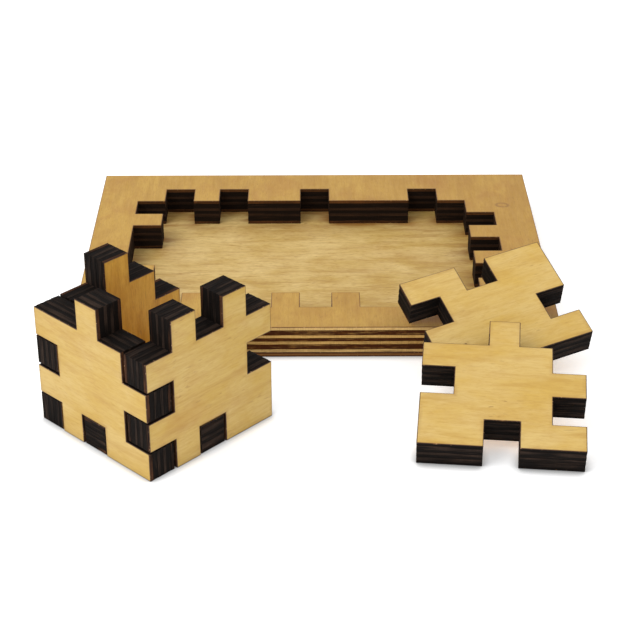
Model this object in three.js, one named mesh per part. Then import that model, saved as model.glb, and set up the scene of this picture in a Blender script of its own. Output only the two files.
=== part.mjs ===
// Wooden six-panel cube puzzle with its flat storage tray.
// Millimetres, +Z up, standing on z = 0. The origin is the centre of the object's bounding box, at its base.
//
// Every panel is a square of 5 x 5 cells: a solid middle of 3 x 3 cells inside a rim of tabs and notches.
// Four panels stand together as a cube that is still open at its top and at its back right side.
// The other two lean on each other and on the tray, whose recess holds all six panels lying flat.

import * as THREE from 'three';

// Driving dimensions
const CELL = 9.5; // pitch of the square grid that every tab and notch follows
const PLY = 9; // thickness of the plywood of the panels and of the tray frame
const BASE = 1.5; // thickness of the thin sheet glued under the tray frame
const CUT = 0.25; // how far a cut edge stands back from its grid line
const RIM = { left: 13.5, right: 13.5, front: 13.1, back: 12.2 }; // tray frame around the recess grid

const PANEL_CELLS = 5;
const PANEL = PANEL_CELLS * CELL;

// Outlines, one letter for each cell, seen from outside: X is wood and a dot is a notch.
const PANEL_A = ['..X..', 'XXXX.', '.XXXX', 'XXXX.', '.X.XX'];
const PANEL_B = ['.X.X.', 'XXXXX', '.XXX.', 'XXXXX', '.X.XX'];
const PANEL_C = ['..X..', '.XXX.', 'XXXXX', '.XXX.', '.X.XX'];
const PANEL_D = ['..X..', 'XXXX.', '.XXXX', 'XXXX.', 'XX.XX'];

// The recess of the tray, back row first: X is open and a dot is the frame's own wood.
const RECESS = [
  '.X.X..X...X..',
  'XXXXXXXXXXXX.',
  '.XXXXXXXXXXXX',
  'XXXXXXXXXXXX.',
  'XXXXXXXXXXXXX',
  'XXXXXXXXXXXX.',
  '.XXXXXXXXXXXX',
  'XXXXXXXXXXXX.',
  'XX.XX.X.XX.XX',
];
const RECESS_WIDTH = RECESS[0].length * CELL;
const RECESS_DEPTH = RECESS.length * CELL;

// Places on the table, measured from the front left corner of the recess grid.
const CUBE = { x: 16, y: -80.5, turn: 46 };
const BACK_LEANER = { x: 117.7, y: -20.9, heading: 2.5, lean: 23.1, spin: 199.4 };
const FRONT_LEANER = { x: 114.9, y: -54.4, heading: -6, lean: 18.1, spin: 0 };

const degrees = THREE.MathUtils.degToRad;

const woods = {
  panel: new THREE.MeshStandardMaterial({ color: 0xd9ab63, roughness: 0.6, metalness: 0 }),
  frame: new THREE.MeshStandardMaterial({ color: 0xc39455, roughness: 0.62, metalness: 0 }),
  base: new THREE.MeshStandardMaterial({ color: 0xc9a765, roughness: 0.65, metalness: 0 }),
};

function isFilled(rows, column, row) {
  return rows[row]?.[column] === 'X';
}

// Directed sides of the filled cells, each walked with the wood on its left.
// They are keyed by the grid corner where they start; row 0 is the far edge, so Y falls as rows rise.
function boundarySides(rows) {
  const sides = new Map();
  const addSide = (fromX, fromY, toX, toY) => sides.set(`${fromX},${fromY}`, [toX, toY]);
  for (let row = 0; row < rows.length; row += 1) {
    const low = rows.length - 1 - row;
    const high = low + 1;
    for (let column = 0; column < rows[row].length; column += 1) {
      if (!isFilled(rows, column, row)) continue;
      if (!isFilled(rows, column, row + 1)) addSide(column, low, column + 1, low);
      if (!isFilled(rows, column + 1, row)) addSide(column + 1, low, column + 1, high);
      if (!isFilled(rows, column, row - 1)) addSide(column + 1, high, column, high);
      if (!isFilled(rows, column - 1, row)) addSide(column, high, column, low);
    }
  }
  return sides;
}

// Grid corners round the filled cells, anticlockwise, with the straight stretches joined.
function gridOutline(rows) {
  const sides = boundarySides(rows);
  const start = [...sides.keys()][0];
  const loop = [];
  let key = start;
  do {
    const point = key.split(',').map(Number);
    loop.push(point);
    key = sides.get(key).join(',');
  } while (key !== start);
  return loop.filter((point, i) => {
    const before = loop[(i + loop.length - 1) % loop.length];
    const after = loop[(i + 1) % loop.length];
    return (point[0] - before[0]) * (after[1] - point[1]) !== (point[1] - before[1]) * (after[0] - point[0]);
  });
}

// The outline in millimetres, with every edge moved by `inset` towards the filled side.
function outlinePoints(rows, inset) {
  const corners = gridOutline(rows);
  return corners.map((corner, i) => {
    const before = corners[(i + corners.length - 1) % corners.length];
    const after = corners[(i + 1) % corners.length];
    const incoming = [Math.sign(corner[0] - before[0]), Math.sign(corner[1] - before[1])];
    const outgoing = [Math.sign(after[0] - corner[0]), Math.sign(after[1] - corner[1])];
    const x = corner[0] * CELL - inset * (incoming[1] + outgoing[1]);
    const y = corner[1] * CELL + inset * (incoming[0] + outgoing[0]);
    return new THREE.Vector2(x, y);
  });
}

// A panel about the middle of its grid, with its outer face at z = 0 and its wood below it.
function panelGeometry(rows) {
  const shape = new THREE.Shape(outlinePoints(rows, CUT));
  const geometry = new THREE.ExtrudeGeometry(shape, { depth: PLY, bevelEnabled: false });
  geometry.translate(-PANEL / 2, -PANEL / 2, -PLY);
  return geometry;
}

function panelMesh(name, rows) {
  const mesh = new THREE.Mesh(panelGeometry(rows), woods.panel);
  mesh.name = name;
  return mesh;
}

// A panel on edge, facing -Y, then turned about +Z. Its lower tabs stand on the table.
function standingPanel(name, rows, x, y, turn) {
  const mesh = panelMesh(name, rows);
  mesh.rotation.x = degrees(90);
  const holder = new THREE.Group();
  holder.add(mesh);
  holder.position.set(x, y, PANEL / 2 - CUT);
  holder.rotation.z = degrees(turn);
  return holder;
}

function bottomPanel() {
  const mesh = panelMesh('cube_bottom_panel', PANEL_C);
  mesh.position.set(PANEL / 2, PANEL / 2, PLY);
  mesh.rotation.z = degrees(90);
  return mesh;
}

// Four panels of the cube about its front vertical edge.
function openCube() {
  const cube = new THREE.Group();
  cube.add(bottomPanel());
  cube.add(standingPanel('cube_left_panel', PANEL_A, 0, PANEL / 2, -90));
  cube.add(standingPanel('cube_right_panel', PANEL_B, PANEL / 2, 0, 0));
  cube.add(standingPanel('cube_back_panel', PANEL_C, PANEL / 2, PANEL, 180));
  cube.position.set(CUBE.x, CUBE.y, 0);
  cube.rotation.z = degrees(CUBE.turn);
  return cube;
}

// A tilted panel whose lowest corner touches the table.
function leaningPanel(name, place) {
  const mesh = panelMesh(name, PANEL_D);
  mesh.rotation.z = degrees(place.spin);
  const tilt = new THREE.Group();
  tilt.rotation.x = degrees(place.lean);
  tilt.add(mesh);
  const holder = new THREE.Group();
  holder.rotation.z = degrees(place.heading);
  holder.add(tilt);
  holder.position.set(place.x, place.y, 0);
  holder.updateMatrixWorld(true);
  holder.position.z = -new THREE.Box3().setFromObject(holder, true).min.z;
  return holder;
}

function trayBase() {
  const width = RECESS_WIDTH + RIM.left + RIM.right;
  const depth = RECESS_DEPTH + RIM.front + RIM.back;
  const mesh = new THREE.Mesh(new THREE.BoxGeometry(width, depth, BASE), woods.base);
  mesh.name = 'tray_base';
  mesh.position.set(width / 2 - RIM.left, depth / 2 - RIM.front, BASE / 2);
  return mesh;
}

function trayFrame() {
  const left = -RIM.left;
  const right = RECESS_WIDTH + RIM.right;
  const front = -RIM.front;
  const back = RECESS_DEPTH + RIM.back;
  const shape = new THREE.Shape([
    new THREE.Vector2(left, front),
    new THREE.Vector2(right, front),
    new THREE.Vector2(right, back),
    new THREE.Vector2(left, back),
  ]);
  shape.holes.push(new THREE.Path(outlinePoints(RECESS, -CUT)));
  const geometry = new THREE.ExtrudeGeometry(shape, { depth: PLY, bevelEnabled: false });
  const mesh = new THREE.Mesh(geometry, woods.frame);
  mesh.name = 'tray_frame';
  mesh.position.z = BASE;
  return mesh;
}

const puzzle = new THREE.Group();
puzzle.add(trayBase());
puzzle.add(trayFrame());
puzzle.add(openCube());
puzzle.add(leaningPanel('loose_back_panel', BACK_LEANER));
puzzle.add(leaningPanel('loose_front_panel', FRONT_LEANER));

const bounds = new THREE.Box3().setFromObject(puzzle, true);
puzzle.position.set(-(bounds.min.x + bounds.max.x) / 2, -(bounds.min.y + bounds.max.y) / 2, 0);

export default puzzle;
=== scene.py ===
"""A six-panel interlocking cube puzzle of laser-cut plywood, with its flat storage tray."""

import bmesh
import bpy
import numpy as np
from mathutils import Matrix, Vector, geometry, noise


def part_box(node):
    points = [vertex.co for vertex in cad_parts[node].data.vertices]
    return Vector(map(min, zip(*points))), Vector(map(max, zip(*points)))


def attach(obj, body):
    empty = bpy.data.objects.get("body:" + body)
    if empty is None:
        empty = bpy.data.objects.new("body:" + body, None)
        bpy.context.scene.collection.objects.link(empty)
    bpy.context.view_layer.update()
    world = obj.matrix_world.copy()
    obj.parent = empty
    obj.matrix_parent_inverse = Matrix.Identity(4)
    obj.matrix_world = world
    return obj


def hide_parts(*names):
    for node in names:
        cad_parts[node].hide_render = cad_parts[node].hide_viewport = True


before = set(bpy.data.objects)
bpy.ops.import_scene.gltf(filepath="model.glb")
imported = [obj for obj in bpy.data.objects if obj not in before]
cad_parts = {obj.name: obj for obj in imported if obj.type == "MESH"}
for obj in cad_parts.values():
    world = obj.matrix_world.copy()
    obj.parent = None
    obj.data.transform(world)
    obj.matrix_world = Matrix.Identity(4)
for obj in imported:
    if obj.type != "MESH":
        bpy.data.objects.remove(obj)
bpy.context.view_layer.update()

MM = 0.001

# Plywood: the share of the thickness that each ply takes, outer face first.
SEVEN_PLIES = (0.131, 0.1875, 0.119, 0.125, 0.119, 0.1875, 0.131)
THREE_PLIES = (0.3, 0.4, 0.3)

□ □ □

■ **Work to complete**: Give back the lines above exactly, from the one with "for node in" through the last line.

■ **Response**:
    for node in names:
        cad_parts[node].hide_render = cad_parts[node].hide_viewport = True


before = set(bpy.data.objects)
bpy.ops.import_scene.gltf(filepath="model.glb")
imported = [obj for obj in bpy.data.objects if obj not in before]
cad_parts = {obj.name: obj for obj in imported if obj.type == "MESH"}
for obj in cad_parts.values():
    world = obj.matrix_world.copy()
    obj.parent = None
    obj.data.transform(world)
    obj.matrix_world = Matrix.Identity(4)
for obj in imported:
    if obj.type != "MESH":
        bpy.data.objects.remove(obj)
bpy.context.view_layer.update()

MM = 0.001

# Plywood: the share of the thickness that each ply takes, outer face first.
SEVEN_PLIES = (0.131, 0.1875, 0.119, 0.125, 0.119, 0.1875, 0.131)
THREE_PLIES = (0.3, 0.4, 0.3)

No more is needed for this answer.